Let's ask a all important question.. Did you have to install the grabs? If you did this may be a early run and the issue is the trucks hits the steps or coupler box IIRC.
If this is it, it looks like the wheels are in between the steps.
https://www.walthers.com/exec/productinfo/920-103254
Jan 16 MR has an article kitbashing this caboose and the author had the same problem. He cut the bolsters off and rotated them 180 degrees. Not having the model in hand, I don't see why this makes more room but he says he got a scale 1' on each end.

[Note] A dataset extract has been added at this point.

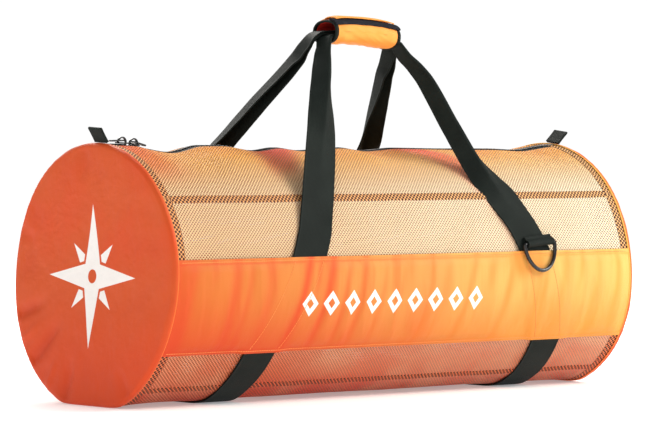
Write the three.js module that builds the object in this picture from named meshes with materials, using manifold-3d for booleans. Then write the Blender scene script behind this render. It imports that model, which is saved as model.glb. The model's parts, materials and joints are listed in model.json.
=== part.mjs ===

look at 43 sec on this video
http://mrr.trains.com/videos/issue-preview/2015/11/video-inside-the-january-2016-model-railroader
Richard, if this is the Walthers plastic caboose I am thinking of (a Grand Trunk Western prototype) yes there is a problem: the caboose wheelbase is true to prototype but our sharper curves cause this interference problem. It has been noted with other caboose models too, not just Walthers. That is why so many caboose models have wheelbases that are not prototypically accurate but which "work" on our layouts. Whether Walthers was "wrong" to follow the prototype is a matter of opinion and discussion. But there it is.
THere has been more than one article in the model press, including MR, about how to deal with it. I seem to recall a very recent article on kitbashing a Central of Vermont caboose that addressed it. The May 2003 issue of MR has an article by Jim Hediger on page 40 that is very helpful. Jim provides two solutions - either carefully carving away the plastic that interferes, or making a small modification to the wheelbase by moving the bolsters. He describes that as somewhat more involved, but given your concern about a custom paint job, perhaps that is the better choice for you.
I seem to recall that some modelers have used the narrower "code 88" wheels and found the problem was resolved but you have snap switches that would cause problems with those closer-to-prototype-width wheels. So I'd suggest going to the All Access Pass and look up the May 2003 issue page 40 and beyond and read what Jim Hediger suggests.
Dave Nelson
Recently purchased a custom painted Walthers 30' Wood Caboose w/3 windows-offset cupola. It runs fine on the main loop, but when I run it through an Atlas Snap Switch, it derails. Investigation shows that the wheels hit the steps of the caboose.
I understand that Snap Switches aren't the best, but for such a short car, I was surprised to find that problem. I can just hack away the steps, but on a custom painted one, I hate to make a mess of the job. I could try raising the body, but that would throw the coupler height off.
I'm sure I'm not the first to have this problem, thoughts on a reasonable solution will be greatfully received.